Microsoft Surface Laptop 3 hands-on review: Ryzen to the task

Microsoft Surface Laptop 3 hands-on review: Ryzen to the task

“The Surface Laptop 3 is a massive win for AMD.”

  • Thin, light, and attractive
  • Significantly improved graphics
  • Large touchpad
  • USB-C is now included
  • No Thunderbolt 3
  • Expensive for the hardware

Microsoft announced a bunch of experimental, futuristic devices at its Surface event, from the dual-screen Surface Neo tablet to the surprising new Surface Duo smartphone.

However, it’s also making important updates to the more conventional PCs in its lineup. The Surface Laptop 3 is the third generation of Microsoft’s popular clamshell, which now comes in either a 13.5-inch or 15-inch size. The new size is paired with hardware updates that set the Surface Laptop 3 apart from most of its peers.

Bigger is better

If you have a Surface Laptop, you won’t find anything too surprising about its third iteration. It has the same slim wedge shape, same excellent build quality, same aluminum. On the inside, the bezels are still thicker than I wish they were, surrounding a 3:2 screen in a symmetrical black frame.

The 15-inch model is new, and it’s not just larger. It has a machined aluminum chassis that feels similar to older models but, on the 15-inch model, ditches the Alcantara fabric interior. It’s not a unibody design like Apple’s MacBook Pro, but it felt sturdier in the hand than the previous models. You can, of course, opt for the standard Alcantara materials and colors. The aluminum models are definitely reminiscent of the MacBook. There’s no getting around that.

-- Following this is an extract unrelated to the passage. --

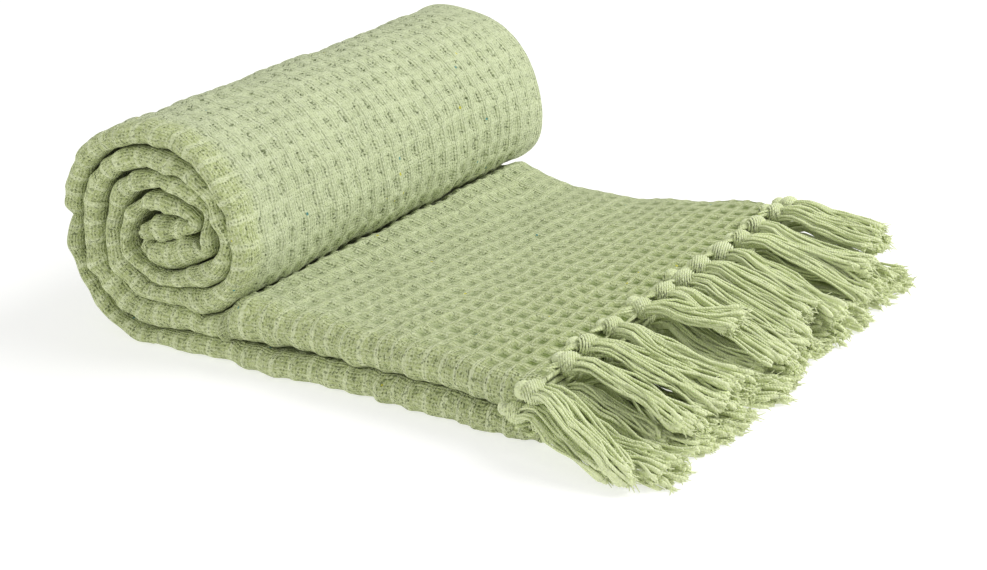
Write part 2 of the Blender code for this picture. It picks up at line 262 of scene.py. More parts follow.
@dataclass
class BandPath:
    """The way of the folded band from the lower cut end, round the roll and its core, to the
    upper cut end. It repeats the named sizes and tables of the solids."""
    folded_width: float = 0.320
    axis_height: float = 0.065
    turn_steps: int = 20
    edge_wave: float = 0.0014
    wave_rate: float = 0.9
    ripple_rate: float = 2.3
    ripple_share: float = 0.6
    core_recess: float = 0.004
    band_gap: float = 0.0006
    outer_turns: float = 1.75
    inner_turns: float = 1.50
    fold_pivot: tuple[float, float] = (21.8, 13.9)
    fold_thickness: float = 8.4
    fold_steps: int = 4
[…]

This 15-inch model feels incredibly light to hold. At just 3.4 pounds, it’s well over a half-pound lighter than the 15-inch MacBook Pro. That makes it a highly portable 15-inch laptop, ideal for someone who needs the extra screen real estate, but also needs to take their work on the go.

The Surface Laptop 3 13-inch and its 15-inch cousin Joel Chokkattu / Digital Trends

There are areas where the Surface Laptop 15 doesn’t seem to use the extra size well, however. Compared to the MacBook Pro, the Surface laptop 3 has a lot of empty, unused space on the keyboard deck. There’s no upward-facing speakers to flank either side of the keyboard, and the touchpad (while larger), is the same size as the 13-inch model.

Microsoft has indicated the top cover of the keyboard deck can be removed, providing access to the replaceable hard drive. It’s a nice feature, though calling it “modular” feels a little misleading.

The port situation is finally what it should be, thankfully. The Surface Laptop 3 comes with USB-C, USB-A, a headphone jack, and the Surface Connect for power. The USB-C port is not Thunderbolt 3 in either size, which is a bit of a shame. That means you can’t connect an external GPU.

AMD Ryzen to the task

The most interesting details about the Surface Laptop 3 can be found inside.

The 13.5-inch model isn’t too surprising. It has 10th-gen Ice Lake processors from Intel in either a Core i5 or Core i7 model. More importantly, it offers Iris Plus graphics on the higher end models. Both the Core i5 and Core i7 include “G7” graphics, the best integrated graphics Intel offers. Panos Panay mentioned playing Fortnite on stage, and that should be totally doable.

The 15-inch model, however, has thrown a curve ball with its embrace of AMD. Intel has traditionally owned the laptop space, especially in higher-end models. But this isn’t just a processor Microsoft bought off the shelf. It’s been customized to the point where Microsoft is calling it the “AMD Ryzen Microsoft Surface Edition” chip. We know the two companies have partnered closely on the processor, but we don’t yet know what the end result with be in terms of meaningful performance gains.

The 15-inch model has thrown a curve ball with its embrace of AMD.

Both Intel’s Ice Lake and the custom AMD chip are quad-core processors. That keeps the 15-inch model from being a true content creation device like the Dell XPS 15 and MacBook Pro 15. That’s especially worrying when you consider the price. Though the 15-inch model starts at an affordable $1,199, that configuration only has AMD’s Ryzen 5 with Vega 9. If you want to jump up to the more powerful Vega 11 variant, it’ll cost you upward of $2,099. That’s a lot of money for a laptop without a discrete graphics card or a core count higher than four.

That kills hope the Surface Laptop 3 might work as a gaming laptop, or a mobile editing machine for content creators. The alternatives offer more power at the same price or less.

Whenever it comes to performance, though, there’s an element of wait-and-see. Microsoft says it work tirelessly with the engineers at AMD to make sure that everything about these processors is specially tuned to work with the Surface Laptop 3. Whether or not that can justify the high price is still unknown.

The Surface Laptop 3 is scheduled to launch on October 22, starting at $999 for the 13-inch model, and $1,199 for the 15-inch.